Media, Open-Government Groups Seek Answers On Bailey Ouster
TALLAHASSEE (CBSMiami/ NSF) -- Governor Rick Scott is getting pressure from media organizations and open-government advocates who filed a lawsuit over the ouster of Florida's top cop.
The lawsuit alleges the handling of the forced resignation of the state's top law-enforcement officer violated the Sunshine Law and is calling for an independent investigation.
The two separate moves came ahead of a Thursday meeting in Tampa, where Scott, Agriculture Commissioner Adam Putnam, Chief Financial Officer Jeff Atwater and Attorney General Pam Bondi are set to discuss new steps for hiring and reviewing agency heads.
Filed by the Associated Press, the Florida Society of Newspaper Editors, Citizens for Sunshine and St. Petersburg attorney Matthew Weidner, the lawsuit focuses on conversations between Scott's staff and aides for other Cabinet members concerning the ouster in December of former Florida Department of Law Enforcement Commissioner Gerald Bailey. The staff discussions were a way for Scott to work around the state's open-meetings laws, the suit contends.
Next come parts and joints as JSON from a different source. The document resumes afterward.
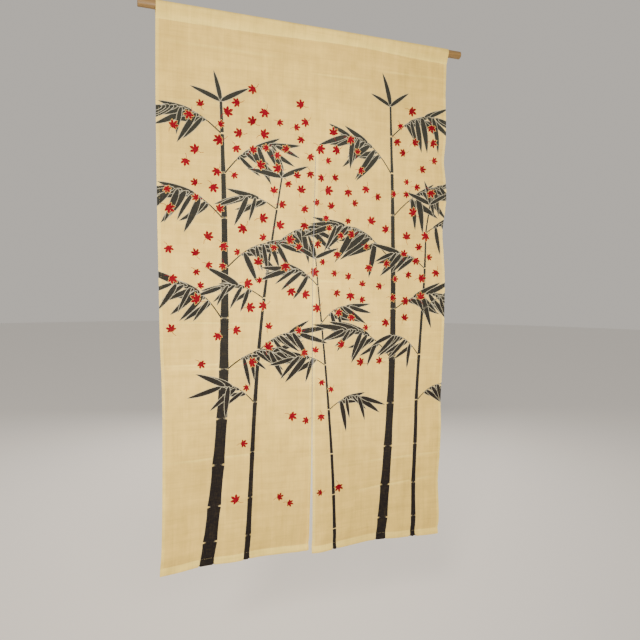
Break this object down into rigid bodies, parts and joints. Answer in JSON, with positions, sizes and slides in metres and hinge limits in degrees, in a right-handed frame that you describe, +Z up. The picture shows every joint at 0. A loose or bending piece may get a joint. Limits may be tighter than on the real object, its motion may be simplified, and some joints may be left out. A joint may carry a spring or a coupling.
{
  "type": "noren curtain on a pole",
  "caption": "Ecru door curtain of cloth panels with a slit between them, printed with bamboo and small red maple leaves, hung by its sleeve on a plain round pole.",
  "frame": {"origin": "middle of the pole's axis", "axes": "+X along the pole to the right as the curtain is faced, +Z up, the viewer at -Y"},
  "size_m": [0.94, 0.0362, 1.5],
  "materials": {
    "cloth": "matt open plain weave with slubs, printed in charcoal and red",
    "pole": "smooth, satin"
  },
  "bodies": {
    "root": {"panel_left": "cloth", "panel_right": "cloth", "pole": "pole"}
  },
  "joints": []
}
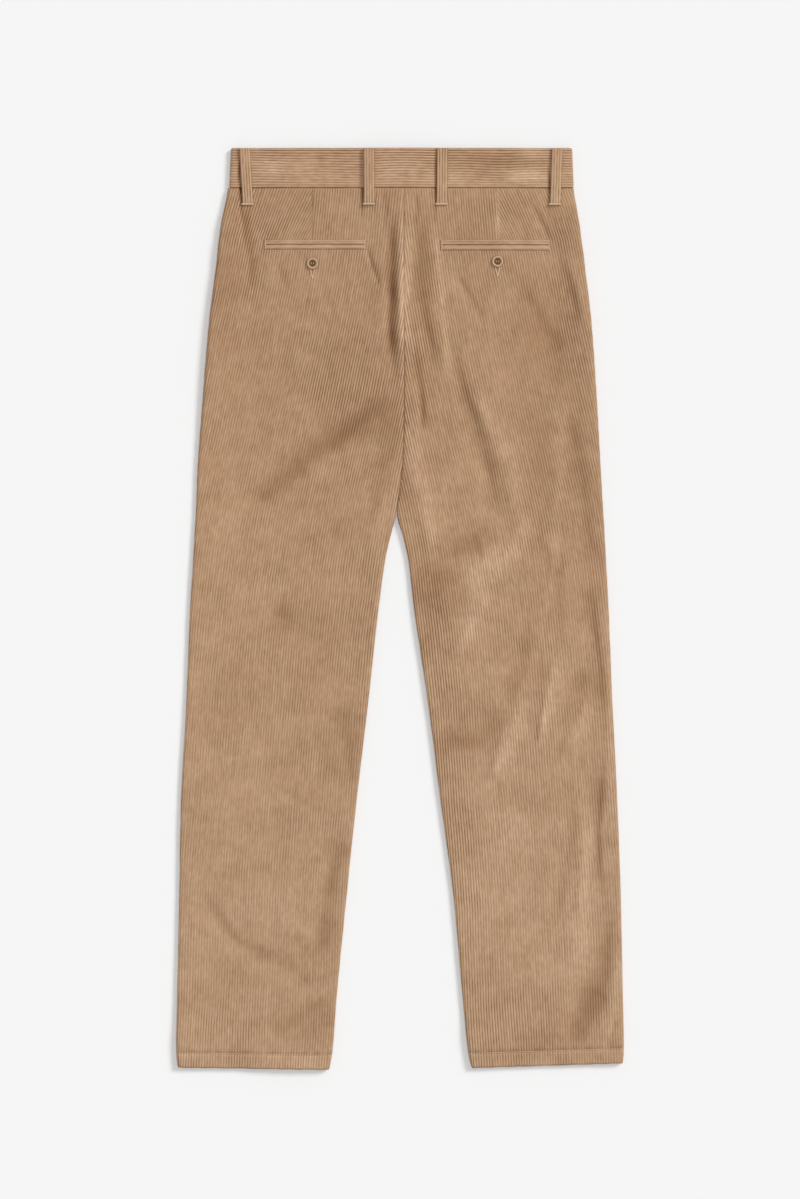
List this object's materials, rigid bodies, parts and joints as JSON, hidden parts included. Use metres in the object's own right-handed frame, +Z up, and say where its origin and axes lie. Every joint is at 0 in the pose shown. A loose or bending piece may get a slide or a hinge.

"The governor violated the Sunshine Law by using conduits to engage in polling, discussions, communications and other exchanges with other members of the Cabinet regarding his unilateral decision to force the resignation of the FDLE commissioner and appoint a replacement without any notice to the public, without any opportunity for the public to attend, and without any minutes being taken," says the lawsuit, filed late Tuesday.
In a "frequently asked questions" document sent to the news media and a series of follow-ups, the Scott administration has outlined some of the discussions between the governor's staff and the offices of the other Cabinet members. Scott's office has denied that the discussions about Bailey violated state law.
"It has been a longstanding convention for governor's staff to provide information to Cabinet staff," said one answer. "This was the same process the Cabinet staff followed in respect to Gerald Bailey."
The groups suing Scott and the Cabinet say those kinds of statements show the need for the courts to also issue an injunction barring similar conversations in the future.
"Plaintiffs would suffer irreparable injury if defendants continue the longstanding practice of violating the Sunshine Law by allowing Cabinet aides to engage in polling, discussions and communications about appointments required to be made by the Cabinet and relaying the results of those exchanges back to Cabinet members prior to a Cabinet meeting," the lawsuit says.
Meanwhile, the Tallahassee-based First Amendment Foundation wrote a letter to Bondi asking for a special prosecutor to look into whether the Sunshine Law was violated. (The News Service of Florida is a member of the foundation.)
"Only a prosecutor with the authority to subpoena witnesses and documents can adequately investigate this matter," wrote Barbara Petersen, the foundation's president, in a letter dated Wednesday. "However, that prosecutor must be perceived as entirely objective. A prosecutor outside of Leon County --- one who does not reside and work in the same town as those under investigation --- should be appointed. Otherwise, public confidence in the investigation itself will be compromised."
The decision to push out Bailey has sparked perhaps the most serious crisis Scott has faced in his four years as governor. He and the Republican Cabinet members have clashed about what the Cabinet members were led to believe about Bailey's departure.
Scott initially said the commissioner resigned from the post. But Bailey, who has only publicly commented to the Miami Herald/Tampa Bay Times Tallahassee bureau, has said, "I did not voluntarily do anything."
The governor has signaled that he would like to make other changes at agencies under Cabinet control, perhaps starting as soon as Thursday. Scott is calling for the Cabinet to begin the process of possibly removing at least three agency heads: Insurance Commissioner Kevin McCarty, Office of Financial Regulation Commissioner Drew Breakspear and Department of Revenue executive director Marshall Stranburg.
Putnam and Atwater have said that they will not discuss additional leadership changes until the hiring process is revamped.
(The News Service of Florida's Jim Turner contributed to this report.)